Claus Staudt (*1950) lebt und arbeitet in Stuttgart. Der deutsche Künstler bewegt sich zwischen Zeichnung, Skulptur, Installation und Performance und zeichnet sich durch seine experimentelle Herangehensweise sowie die Verwendung vielfältiger Materialien aus. Staudt setzt sich in seinen Arbeiten häufig mit gesellschaftlichen Themen auseinander und integriert sowohl traditionelle als auch moderne künstlerische Techniken.

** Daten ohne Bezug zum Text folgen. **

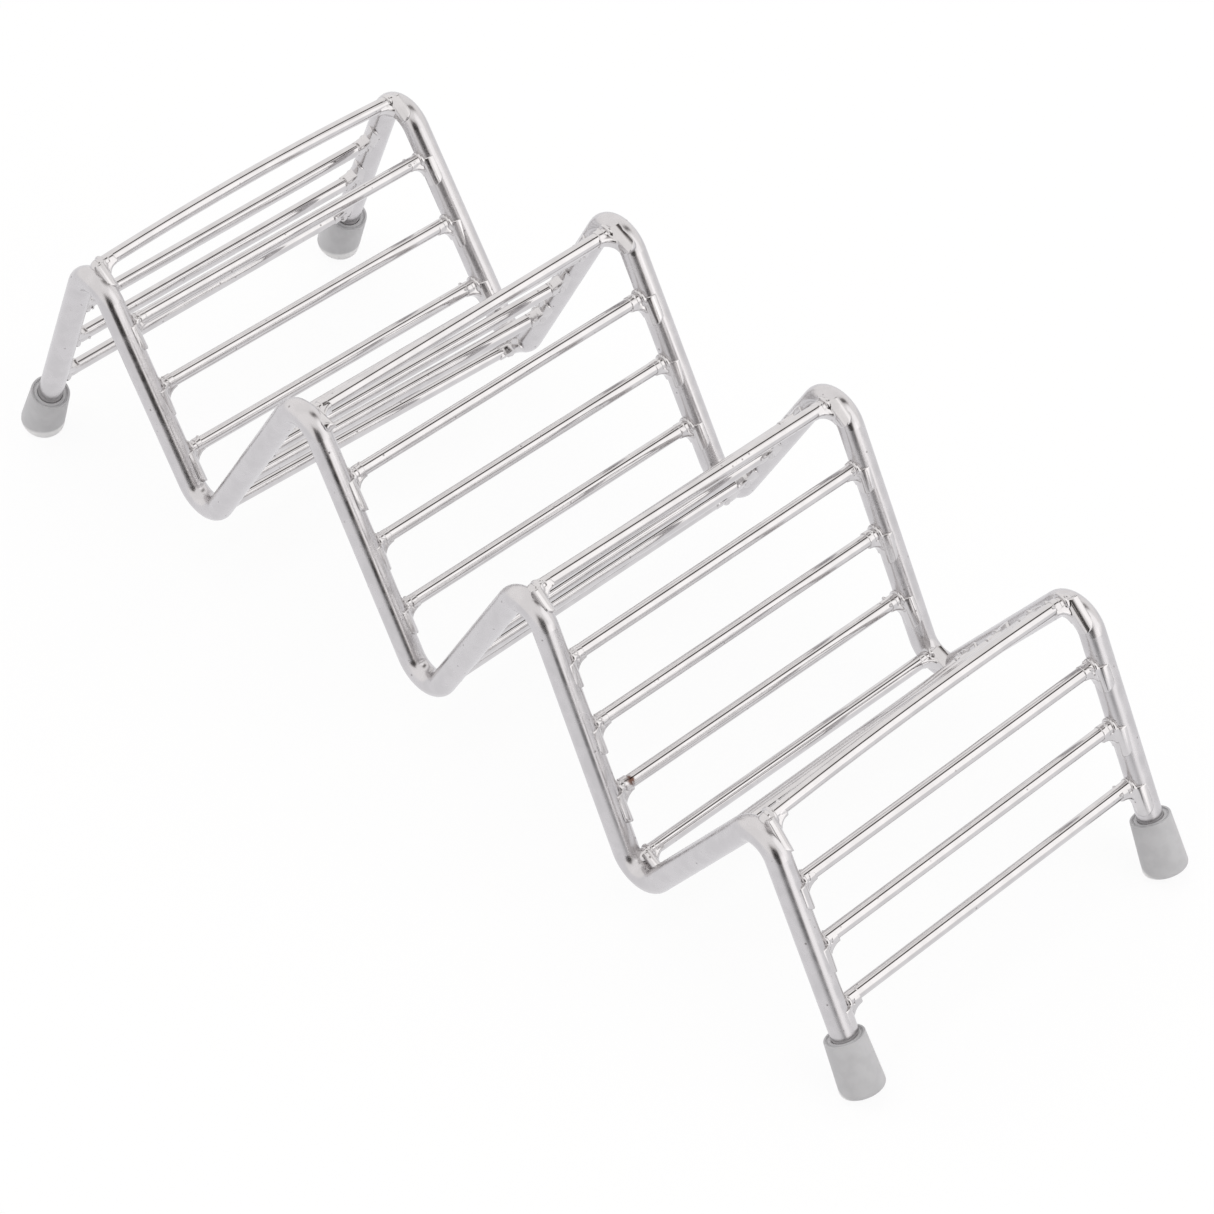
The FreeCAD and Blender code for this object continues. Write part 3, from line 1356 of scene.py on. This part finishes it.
    def painted_floor_shade_and_light(self, sheet: NodeSheet) -> bpy.types.NodeSocket:
        """Painted shade and painted light on the floor, seen only in reflections: darker away from the
        object, towards the dark upright.

        Args:
            sheet: The floor's node sheet.

        Returns:
            1 in the painted shade, 0 elsewhere and below 0 in the painted light in front of the bright
            wall.
        """
        x, y, _ = sheet.split(sheet.add("ShaderNodeTexCoord").outputs["Object"])
        x = sheet.math("SUBTRACT", x, self.floor_middle[0])
        y = sheet.math("SUBTRACT", y, self.floor_middle[1])
        far = sheet.level_length(x, y)
        to_dark = sheet.cosine(x, y, self.floor_dark_side)
        to_wall = sheet.cosine(x, y, (1.0, 0.0))
        # Painted shade in a wedge towards the dark upright, and painted light in front of the bright wall.
        dark = sheet.product(sheet.ramp(to_dark, 0.955, 0.99), sheet.ramp(far, 0.12, 0.3))
        bright = sheet.product(sheet.ramp(to_wall, 0.93, 0.985), sheet.ramp(far, 0.2, 0.6))
        return sheet.math("SUBTRACT", dark, sheet.product(bright, 0.5))

    def floor(self) -> None:
        """A white floor that shows only a faint shadow, and in reflections carries a painted shade and a
        painted light.
        """
        bpy.ops.mesh.primitive_plane_add(size=self.floor_size, location=(0.0, 0.0, 0.0))
        floor = bpy.context.object
        floor.name = "floor"
        material = bpy.data.materials.new("white_floor")
        material.cycles.emission_sampling = "NONE"
        material.use_nodes = True
        material.node_tree.nodes.clear()
        sheet = NodeSheet(material.node_tree)
        matt = sheet.result("ShaderNodeBsdfDiffuse", (0.85, 0.85, 0.85))
        faint = sheet.result("ShaderNodeBsdfDiffuse", (0.12, 0.12, 0.12))
        glow = sheet.result("ShaderNodeEmission", (1.0, 1.0, 1.0), self.floor_glow)
        seen = sheet.result("ShaderNodeAddShader", faint, glow)
        # Painted shade and painted light on the floor, seen only by glossy rays.
        painted_floor_darkening = sheet.product(self.painted_floor_shade_and_light(sheet), self.mirrored_depth)
        strength = sheet.math("SUBTRACT", self.mirrored_level, painted_floor_darkening)
        mirrored = sheet.result("ShaderNodeEmission", (0.985, 0.98, 1.0), strength)
        rays = sheet.add("ShaderNodeLightPath").outputs
        unseen = sheet.result("ShaderNodeMixShader", rays["Is Glossy Ray"], matt, mirrored)
        whole = sheet.result("ShaderNodeMixShader", rays["Is Camera Ray"], unseen, seen)
        sheet.feed(whole, sheet.add("ShaderNodeOutputMaterial").inputs[0])
        floor.data.materials.append(material)

    def build(self) -> None:
        """Build all of it."""
        self.camera()
        self.surround()
        self.lamp()
        self.floor()
        view = bpy.context.scene.view_settings
        view.view_transform = "Standard"


def main() -> None:
    """Build the scene."""
    logging.basicConfig(level=logging.INFO, format="%(message)s")
    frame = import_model()
    bpy.ops.object.select_all(action="DESELECT")
    Studio().build()
    surface, tint = SteelSurface(), HeatTint()
    rod_colour, wire_colour = (0.63, 0.615, 0.62), (0.66, 0.645, 0.645)
    rod = SteelFinish("polished_rod", surface, tint, rod_colour, 0.24, 0.1).material()
    bar = SteelFinish("polished_bar", surface, tint, wire_colour, 0.07, 0.03, drawn=True).material()
    weld = SteelFinish("weld_metal", surface, tint, wire_colour, 0.16, 0.08).material()
    rubber = RubberFinish().material()
    BareSteel(rod, bar).dress(frame["nodes"])
    layout, bead, caps = Layout(), WeldBead(), RubberCaps()
    models = {(kind, run): bead.model(kind, run) for kind in BeadKind for run in Run}
    upright = caps.upright()
    for side_rod in layout.rods:
        beads = WeldBeads(layout, bead).build(models, side_rod, weld)
        LOG.info("%s: %d faces", beads.name, len(beads.data.polygons))
        for side in Side:
            cap = caps.build(side_rod, side, upright, rubber)
            LOG.info("%s: %d faces", cap.name, len(cap.data.polygons))
    for model in (*models.values(), upright):
        bpy.data.objects.remove(model)


if __name__ == "__main__":
    main()
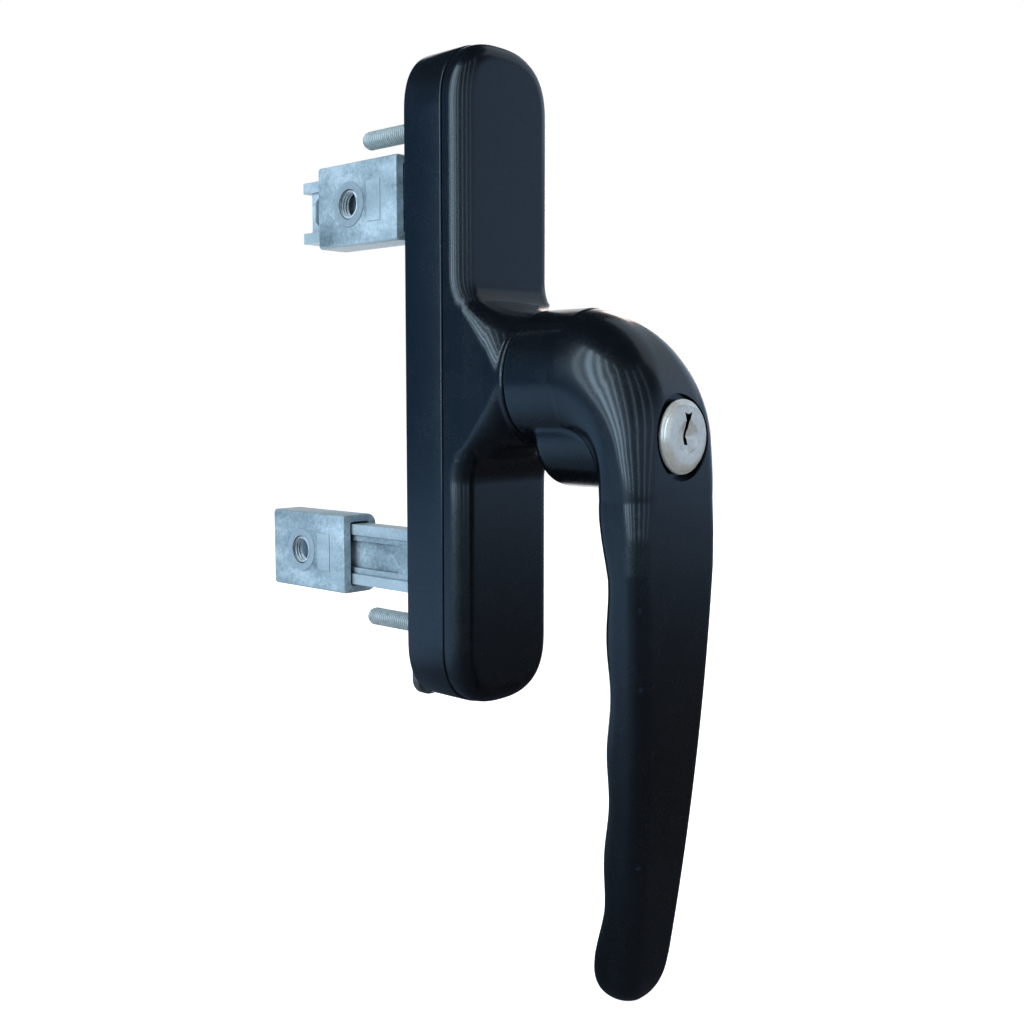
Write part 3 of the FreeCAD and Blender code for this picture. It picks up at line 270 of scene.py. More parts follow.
def blended(tree, share, one, other, way="MIX"):
    """Two colours in one."""
    settings = {"data_type": "RGBA", "blend_type": way}
    return add(tree, "ShaderNodeMix", settings, _0=share, _6=one, _7=other).outputs[2]


def span(tree, fac, low, high, start=0.0, end=1.0):
    """Maps start..end of a value to low..high."""
    made = add(tree, "ShaderNodeMapRange", Value=fac, From_Min=start, From_Max=end, To_Min=low, To_Max=high)
    return made.outputs["Result"]


def ramp(tree, fac, stops):
    """A colour ramp through (position, colour) stops."""
    made = add(tree, "ShaderNodeValToRGB", Fac=fac)
    band = made.color_ramp
    while len(band.elements) < len(stops):
        band.elements.new(0.5)
    for element, (spot, colour) in zip(band.elements, stops):
        element.position = spot
        element.color = (*colour, 1)
    return made.outputs["Color"]


# %% Helper: what the finishes share
def finish(name):
    """A new material with its tree, its Principled shader and Object coordinates."""
    made = bpy.data.materials.new(name)
    made.use_nodes = True
    tree = made.node_tree
    tree.nodes.clear()
    shader = tree.nodes.new("ShaderNodeBsdfPrincipled")
    add(tree, "ShaderNodeOutputMaterial", Surface=shader.outputs["BSDF"])
    place = tree.nodes.new("ShaderNodeTexCoord").outputs["Object"]
    return made, tree, shader, place


def noise(tree, place, scale, detail, rough=0.5):
    made = add(tree, "ShaderNodeTexNoise", Vector=place, Scale=scale, Detail=detail, Roughness=rough)
    return made.outputs["Fac"]


def stretched(tree, place, scale):
    """Object coordinates with a scale for each axis, which turns a noise into streaks."""
    return add(tree, "ShaderNodeMapping", Vector=place, Scale=scale).outputs["Vector"]


def on_edges(tree, most, start, end):
    """Grows to its most on the edges that stand out."""
    return span(tree, add(tree, "ShaderNodeNewGeometry").outputs["Pointiness"], 0, most, start, end)


def relief(tree, height, strength, distance):
    return add(tree, "ShaderNodeBump", Strength=strength, Distance=distance, Height=height).outputs["Normal"]


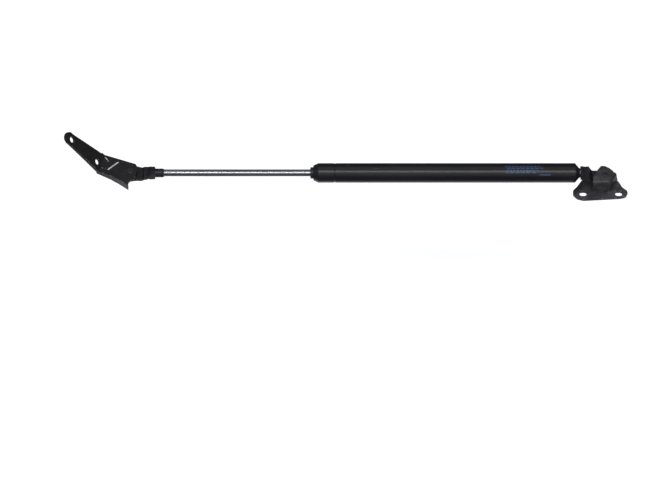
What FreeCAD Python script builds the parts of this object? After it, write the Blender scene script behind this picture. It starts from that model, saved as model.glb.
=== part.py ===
import FreeCAD, Part
import Sketcher
import math
import os
import re

# Gas strut stay with a riveted bracket at each end.
#
# Row frame: +Z stands off the mounting face of the tube-side bracket, X runs along the strut with the
# rod towards -X, and the origin is midway between the two slots of the tube-side bracket, on the face
# that bolts down. Lengths are in millimetres and angles in degrees.

# Driving dimensions. "axial" stations are measured from the tube-side rivet, positive towards the rod.
DIMENSIONS = {
    # whole strut
    "pivot_side": 16.0,            # rivets lie this far to +Y of the slot line
    "pivot_along": 4.5,            # tube-side rivet past the middle of the slots
    "axis_height": 20.0,           # strut axis above the mounting face
    "tube_eye_drop": 7.5,          # the eyes sit this far under the strut axis
    "rod_eye_drop": 1.4,
    "rivet_span": 532.0,           # rivet to rivet, extended
    # cylinder
    "tube_outer_r": 11.0,
    "tube_inner_r": 9.6,
    "tube_rear": 34.0,             # rear end of the full diameter
    "tube_swage_end": 30.0,
    "swage_r": 5.1,
    "tube_front": 321.5,           # front end of the full diameter
    "lip_front": 327.0,
    "lip_r": 8.2,
    "crimp_at": 303.0,
    "crimp_half": 1.6,
    "crimp_depth": 0.45,
    "wall": 1.4,
    # front seal stack
    "boss_front": 330.4,
    "boss_r": 6.5,
    "guide_length": 16.0,
    "guide_bush_r": 5.4,
    "seal_length": 5.0,
    "backup_thick": 1.5,
    "o_ring_r": 0.9,
    "skin_gap": 0.02,              # slip fit between stationary internal pieces
    # rod
    "rod_r": 4.0,
    "rod_running": 0.05,           # radial clearance of the running fits on the rod
    "rod_neck_r": 2.5,
    "collar_front": 495.0,
    "collar_back": 504.0,
    "collar_r": 5.0,
    # piston
    "sleeve_length": 22.0,
    "sleeve_outer_r": 6.4,
    "piston_length": 9.0,
    "piston_r": 9.1,
    "ring_groove_r": 7.4,
    "ring_width": 3.4,
    "ring_skin": 0.06,
    "disc_thick": 1.0,
    "disc_r": 7.8,
    "washer_thick": 1.2,
    "nut_thick": 4.0,
    "nut_flats": 8.0,
    # end links and pivots
    "link_thick": 3.2,
    "eye_r": 10.0,
    "tube_link_neck": 12.0,
    "tube_link_waist": 16.0,
    "rod_link_neck": 11.0,
    "rod_link_waist": 15.0,
    "rivet_r": 4.0,
    "pivot_running": 0.05,
    "bush_r": 5.0,
    "bush_flange_r": 7.0,
    "pivot_washer_thick": 0.8,
    "pivot_washer_r": 7.4,
    "rivet_head_r": 6.8,
    "rivet_head_thick": 2.2,
    "rivet_form_r": 3.8,
    "rivet_form_high": 1.1,
    "rivet_dimple_r": 1.5,
    # brackets
    "sheet_thick": 2.6,
    "slot_half": 20.0,             # slot centres either side of the origin
    "slot_long": 8.0,
    "slot_r": 2.75,
    "slot_dish": 1.8,
    "slot_dish_deep": 0.5,
    # arm bracket
    "arm_yaw": 14.0,
    "arm_rise": 50.0,
    "arm_bend_at": 32.5,
    "arm_bend_r": 3.0,
    "arm_reach": 57.0,
    "arm_hole_r": 3.3,
    "arm_hole_near": 4.6,
    "arm_hole_far": 46.6,
    "arm_hole_side": 0.4,
}

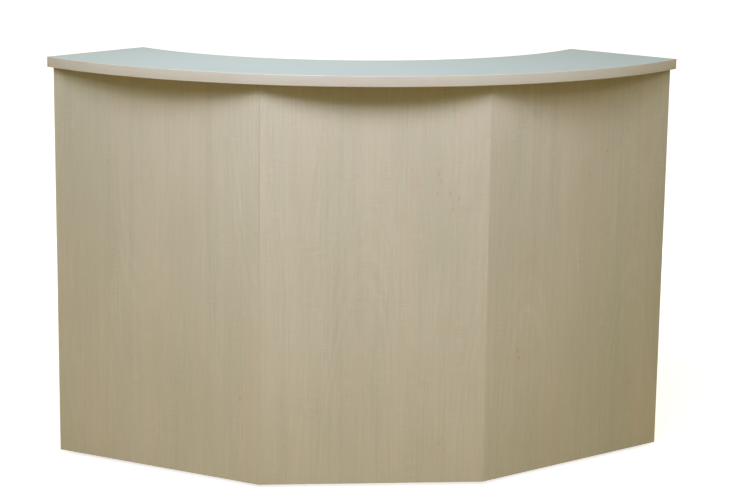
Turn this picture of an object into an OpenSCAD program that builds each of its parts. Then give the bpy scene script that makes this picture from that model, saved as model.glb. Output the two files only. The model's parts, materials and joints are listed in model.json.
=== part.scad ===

Seine Werke laden dazu ein, den Raum aktiv wahrzunehmen und neue Perspektiven zu gewinnen. Mit der Skulptur „ließ, ein Haus für Mörike“ im Ludwigsburger Arsenalgarten schuf er ein Werk, das Literatur und Kunst miteinander verbindet. Es zeugt von seiner Fähigkeit, poetische Motive in eine klare Formsprache zu übersetzen und die Betrachter:innen zu Reflexion und Dialog einzuladen.

Standort

Barrierefreiheit

Die Skulptur befindet sich im Arsenalgarten und ist öffentlich zugänglich. Eine barrierefreie Betrachtung ist von den umliegenden Wegen aus möglich. Die Skulptur selbst steht auf einer Wiese, die betreten werden darf. Allerdings könnte der Zugang über die Wiese für einige Personen eine Herausforderung darstellen.